- _Problem to solve_
Emit an exact copy of the lines running from the start of the records to the line containing "PIPE_PASS_R = 10.0", both included.

- _Data provided_
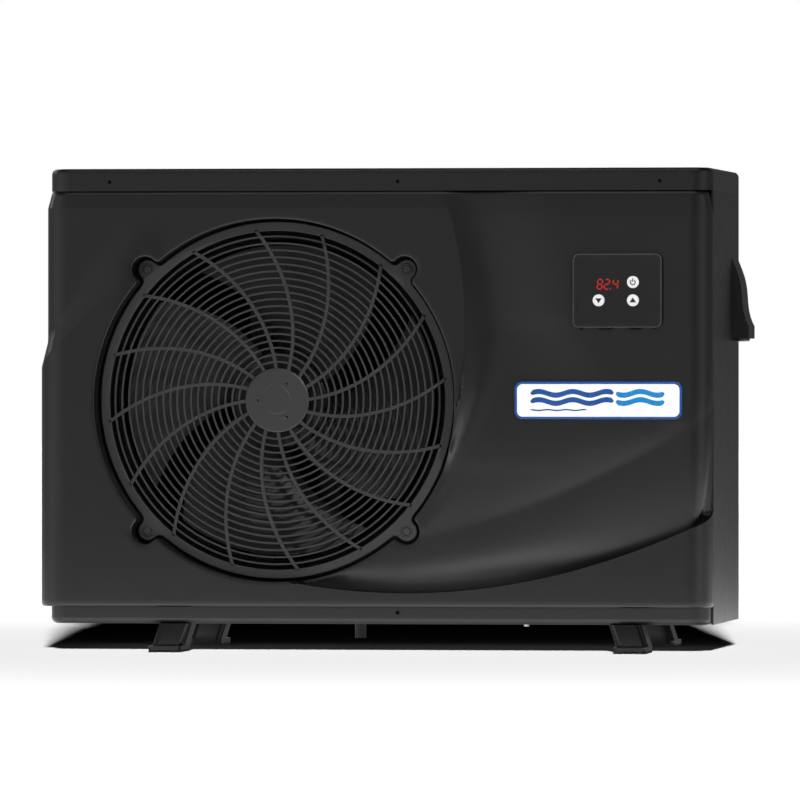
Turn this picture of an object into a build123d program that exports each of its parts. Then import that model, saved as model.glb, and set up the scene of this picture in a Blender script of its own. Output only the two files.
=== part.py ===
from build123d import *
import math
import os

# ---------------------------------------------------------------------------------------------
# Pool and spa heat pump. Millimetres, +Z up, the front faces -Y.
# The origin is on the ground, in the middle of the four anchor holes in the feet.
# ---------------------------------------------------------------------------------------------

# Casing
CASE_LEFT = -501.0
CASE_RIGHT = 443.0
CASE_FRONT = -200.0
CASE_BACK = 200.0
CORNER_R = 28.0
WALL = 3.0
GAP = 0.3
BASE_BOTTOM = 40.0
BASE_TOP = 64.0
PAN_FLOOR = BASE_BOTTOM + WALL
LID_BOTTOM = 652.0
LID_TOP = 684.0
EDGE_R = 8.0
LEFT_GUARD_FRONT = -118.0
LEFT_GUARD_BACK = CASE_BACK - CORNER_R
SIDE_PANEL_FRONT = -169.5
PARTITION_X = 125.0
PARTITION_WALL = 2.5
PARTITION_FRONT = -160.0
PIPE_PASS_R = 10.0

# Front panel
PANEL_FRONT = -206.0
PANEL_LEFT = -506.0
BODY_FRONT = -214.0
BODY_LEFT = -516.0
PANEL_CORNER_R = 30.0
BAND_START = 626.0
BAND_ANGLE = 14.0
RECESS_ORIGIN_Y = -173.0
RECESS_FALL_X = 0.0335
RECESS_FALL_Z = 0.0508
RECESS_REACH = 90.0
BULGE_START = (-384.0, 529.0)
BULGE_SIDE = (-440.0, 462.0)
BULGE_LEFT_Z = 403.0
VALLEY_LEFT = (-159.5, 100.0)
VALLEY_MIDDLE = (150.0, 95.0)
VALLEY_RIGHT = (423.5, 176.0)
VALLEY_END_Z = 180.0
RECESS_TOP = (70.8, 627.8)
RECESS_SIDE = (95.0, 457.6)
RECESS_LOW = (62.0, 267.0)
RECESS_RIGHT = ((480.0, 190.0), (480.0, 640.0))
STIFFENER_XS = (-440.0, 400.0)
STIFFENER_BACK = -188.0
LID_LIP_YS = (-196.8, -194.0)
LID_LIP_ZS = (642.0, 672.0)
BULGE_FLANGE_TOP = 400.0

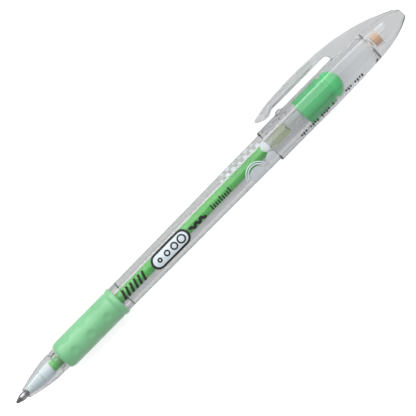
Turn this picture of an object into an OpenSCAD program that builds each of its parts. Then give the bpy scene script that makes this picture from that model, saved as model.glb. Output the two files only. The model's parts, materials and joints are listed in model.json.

- _Result for this task_
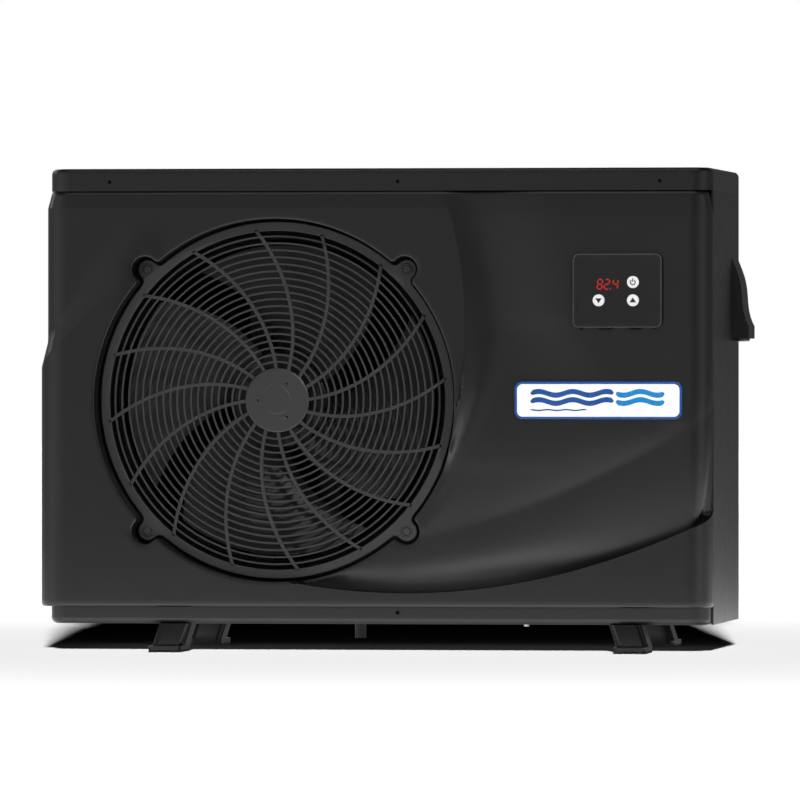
Turn this picture of an object into a build123d program that exports each of its parts. Then import that model, saved as model.glb, and set up the scene of this picture in a Blender script of its own. Output only the two files.
=== part.py ===
from build123d import *
import math
import os

# ---------------------------------------------------------------------------------------------
# Pool and spa heat pump. Millimetres, +Z up, the front faces -Y.
# The origin is on the ground, in the middle of the four anchor holes in the feet.
# ---------------------------------------------------------------------------------------------

# Casing
CASE_LEFT = -501.0
CASE_RIGHT = 443.0
CASE_FRONT = -200.0
CASE_BACK = 200.0
CORNER_R = 28.0
WALL = 3.0
GAP = 0.3
BASE_BOTTOM = 40.0
BASE_TOP = 64.0
PAN_FLOOR = BASE_BOTTOM + WALL
LID_BOTTOM = 652.0
LID_TOP = 684.0
EDGE_R = 8.0
LEFT_GUARD_FRONT = -118.0
LEFT_GUARD_BACK = CASE_BACK - CORNER_R
SIDE_PANEL_FRONT = -169.5
PARTITION_X = 125.0
PARTITION_WALL = 2.5
PARTITION_FRONT = -160.0
PIPE_PASS_R = 10.0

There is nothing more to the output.